The battle of wits between Higgins and Eliza is, as usual, the main attraction in this production, and it is impeccably played out by the marvelous Andrews and Silber. Andrews plays a Higgins who’s stubbornness is apparent, although there is just enough vulnerability and charm to make his story believable, and by the time he gets to the perfectly played  “I’ve Grown Accustomed to Her Face” it’s clear that, although he’s still the same guy, he’s been changed just a little bit for the better. Silber plays a tough, gutsy Eliza whose transformation from flower girl to lady is thoroughly convincing. Unlike some other Elizas I’ve seen, the transformation is played more as an empowerment, and it’s very clear that, although her speech and manners are altered, she’s still recognizably the same person by the end of the play–just wiser and more mature. She also has a strong, clear soprano and strong presence especially on “I Could Have Danced All Night”, “Show Me” and “Without You”.  These two are a formidable duo, with convincing combative chemistry, and their notable confrontation scenes in Act 2 (in Higgins’s parlor and later, at his mother’s house) are ideally played.

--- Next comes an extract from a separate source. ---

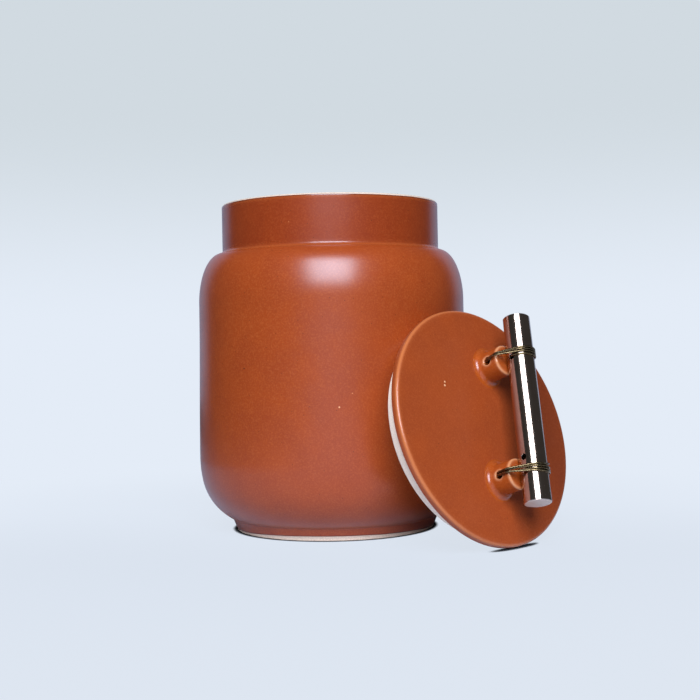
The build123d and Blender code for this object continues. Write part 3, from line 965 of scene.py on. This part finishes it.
# The camera's place is in millimetres
CAMERA_PLACE = (472.3, -448.0, 98.0)
CAMERA_TURN, CAMERA_RISE, CAMERA_ROLL = 45.69, 89.58, -1.10
CAMERA_LENS, CAMERA_SENSOR, CAMERA_CLIP = 62.85, 36, 0.01


def paper_material(name, floor):
    """Pale seamless paper. For the camera it also glows a little, as evenly lit paper does."""
    material, tree = new_material(name)
    place = add(tree, "TexCoord").outputs["Object"]
    turn = math.radians(VIEW_TURN)
    away = along_way(tree, place, (-math.sin(turn), math.cos(turn), 0))
    colour = blend(tree, ease(tree, away, *AWAY_BAND), linear(NEAR_PAPER), linear(FAR_PAPER))
    if not floor:
        height = add(tree, "SeparateXYZ", {0: place}).outputs[2]
        colour = blend(tree, ease(tree, height, *HIGH_BAND), colour, linear(HIGH_PAPER))
    # To the pieces the paper shines dimmer, and bluer in a mirror, than it looks straight on
    rays = add(tree, "LightPath").outputs
    seen = rays["Is Camera Ray"]
    unseen = blend(tree, rays["Is Glossy Ray"], linear(SHINE_COLOUR), linear(MIRRORED_COLOUR))
    colour = blend(tree, seen, unseen, colour)
    if not floor:
        surface = add(tree, "Emission", {"Color": colour, "Strength": 1.0}).outputs[0]
        add(tree, "OutputMaterial", {"Surface": surface})
        return material
    grain = noise(tree, place, PAPER_GRAIN, 3.0)
    paper = blend(tree, ease(tree, grain, *WIDE_BAND), linear(SHADED_PAPER), linear(SHADED_GRAIN))
    # Only the strip behind and below the pieces is lit enough to shine back at them
    across = along_way(tree, place, (math.cos(turn), math.sin(turn), 0))
    aside = ease(tree, calc(tree, "ABSOLUTE", across), *ASIDE_BAND)
    lit = blend(tree, aside, linear(LIT_STRIP), linear(UNLIT_PAPER))
    paper = blend(tree, seen, lit, paper)
    diffuse = add(tree, "BsdfDiffuse", {"Color": paper}).outputs[0]
    # Painted contact shadow: the paper's glow darkens in the last millimetres before whatever stands on it
    out = add(tree, "VectorMath", {0: place}, operation="LENGTH").outputs["Value"]
    near = add(tree, "AmbientOcclusion", {"Distance": CONTACT_SHADOW_REACH}, samples=12).outputs["AO"]
    near = calc(tree, "MAXIMUM", ease(tree, near, *CONTACT_SHADOW_BAND), ease(tree, out, *CONTACT_SHADOW_ENDS))
    glow = add(tree, "Emission", {"Color": colour, "Strength": near}).outputs[0]
    share = calc(tree, "MULTIPLY", seen, ease(tree, out, *GLOW_BAND, GLOW_NEAR, 1.0))
    surface = add(tree, "MixShader", {0: share, 1: diffuse, 2: glow}).outputs[0]
    add(tree, "OutputMaterial", {"Surface": surface})
    return material


def grid_mesh(name, points, material):
    """A stage surface from rows of points."""
    across = len(points[0])
    vertices = [p for row in points for p in row]
    faces = []
    for row in range(len(points) - 1):
        for first in range(row * across, (row + 1) * across - 1):
            faces.append([first, first + 1, first + across + 1, first + across])
    mesh = bpy.data.meshes.new(name)
    mesh.from_pydata(vertices, [], faces)
    mesh.shade_smooth()
    mesh.materials.append(material)
    made = bpy.data.objects.new(name, mesh)
    bpy.context.scene.collection.objects.link(made)


def make_stage():
    """A paper table top, and a curved paper backdrop behind it."""
    reach = BACKDROP_RADIUS + TABLE_PAST_BACKDROP
    lines = np.linspace(-reach, reach, TABLE_LINES)
    grid_mesh("table", [[(x, y, 0) for x in lines] for y in lines], paper_material("pale_table_paper", True))
    turns = np.linspace(-BACKDROP_HALF_TURN, BACKDROP_HALF_TURN, BACKDROP_COLUMNS)
    angles = np.radians(VIEW_TURN + 90 + turns)
    foot = [(BACKDROP_RADIUS * math.cos(a), BACKDROP_RADIUS * math.sin(a)) for a in angles]
    heights = np.linspace(BACKDROP_BELOW, BACKDROP_HEIGHT, BACKDROP_ROWS)
    wall_rows = [[(x, y, height) for x, y in foot] for height in heights]
    grid_mesh("backdrop", wall_rows, paper_material("pale_backdrop_paper", False))


def make_softbox():
    """The one lamp: a soft rectangle that faces the pieces from the camera's side, higher up."""
    turn, rise = math.radians(SOFTBOX_TURN), math.radians(SOFTBOX_RISE)
    back = Vector((math.sin(turn) * math.cos(rise), -math.cos(turn) * math.cos(rise), math.sin(rise)))
    lamp = bpy.data.lights.new("key_softbox", "AREA")
    lamp.shape = "RECTANGLE"
    lamp.size = SOFTBOX_WIDTH
    lamp.size_y = SOFTBOX_HEIGHT
    lamp.energy = SOFTBOX_WATTS
    lamp.color = linear(SOFTBOX_COLOUR)[:3]
    made = bpy.data.objects.new("key_softbox", lamp)
    made.location = Vector(SOFTBOX_TARGET) + back * SOFTBOX_DISTANCE
    made.rotation_euler = back.to_track_quat("Z", "Y").to_euler()
    bpy.context.scene.collection.objects.link(made)


def make_world():
    """A dim room."""
    world = bpy.data.worlds.new("room")
    bpy.context.scene.world = world
    world.use_nodes = True
    tree = world.node_tree
    tree.nodes.clear()
    room = add(tree, "Background", {"Color": linear(ROOM_COLOUR), "Strength": ROOM_STRENGTH})
    add(tree, "OutputWorld", {"Surface": room.outputs[0]})


def make_camera():
    """The photograph's view."""
    camera = bpy.data.cameras.new("camera")
    camera.lens = CAMERA_LENS
    camera.sensor_width = CAMERA_SENSOR
    camera.clip_start = CAMERA_CLIP
    made = bpy.data.objects.new("camera", camera)
    made.matrix_world = (
        Matrix.Translation(Vector(CAMERA_PLACE) * MM)
        @ Matrix.Rotation(math.radians(CAMERA_TURN), 4, "Z")
        @ Matrix.Rotation(math.radians(CAMERA_RISE), 4, "X")
        @ Matrix.Rotation(math.radians(CAMERA_ROLL), 4, "Z")
    )
    bpy.context.scene.collection.objects.link(made)
    bpy.context.scene.camera = made


make_stage()
make_world()
make_softbox()
make_camera()
bpy.context.scene.view_settings.view_transform = "Standard"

The supporting cast is uniformly strong, as well. Whitehead is an ideal Pickering, with an amiable personality and excellent comic timing. McCormick, in a role that’s easy to overplay as Doolittle, strikes just the right balance between reality and caricature, bringing spark and life to “A Little Bit of Luck”, “Get Me to the Church on Time” and his scenes with Eliza.  Scott is a find as Freddy–probably the best Freddy I’ve ever seen, in being able to effectively portray a slightly foolish lovestruck young man with just the right amount of charm that doesn’t go over the top to cloying or annoying. His “On the Street Where You Live” is a soaring highlight of the show. There are also strong performances from Peggy Billo as Higgins’s no-nonsense housekeeper Mrs. Pearce, and local favorite Zoe Vonder Haar as Higgins’s strong-willed but fair-minded mother. There’s also a very strong ensemble, supporting the main cast well and displaying much energy and skill in production numbers like the magnificent “Ascot Gavotte” and the delightfully choreographed (by Chris Bailey) “Get Me to the Church On Time.” Vocally, everyone’s in good form, achieving a sound that’s recognizably 50’s influenced but also suitably fresh and vibrant.

Visually, the huge Muny stage is used to excellent effect. As with the performances, noting is over or underdone. The design elements–from Timothy R. Mackabee’s simple but stylish set to Amy Clark’s wonderfully colorful and detailed costumes–strike just the right balance of grandiosity and realism. There’s also excellent lighting work from designer John Lasiter. The only real issue on opening night was sound, with some mics not working properly and a few lines being missed, although I expect that will be dealt with as the show continues its run.

My Fair Lady is an excellent celebration of tradition as well as a prime example of the excellence brought to the company by Executive Director Mike Isaacson.  With energy, style and ideal casting, this show presents the best of what the Muny has to offer. It’s a grand introduction to the 2015 season, and I look forward to seeing what else the Muny has in store this summer.

Michael McCormick (center) and the cast of My Fair Lady Photo by Phillip Hamer The Muny

Michael McCormick (center) and the cast of My Fair Lady
Photo by Phillip Hamer
The Muny

My Fair Lady runs at the Muny in Forest Park until June 21, 2015.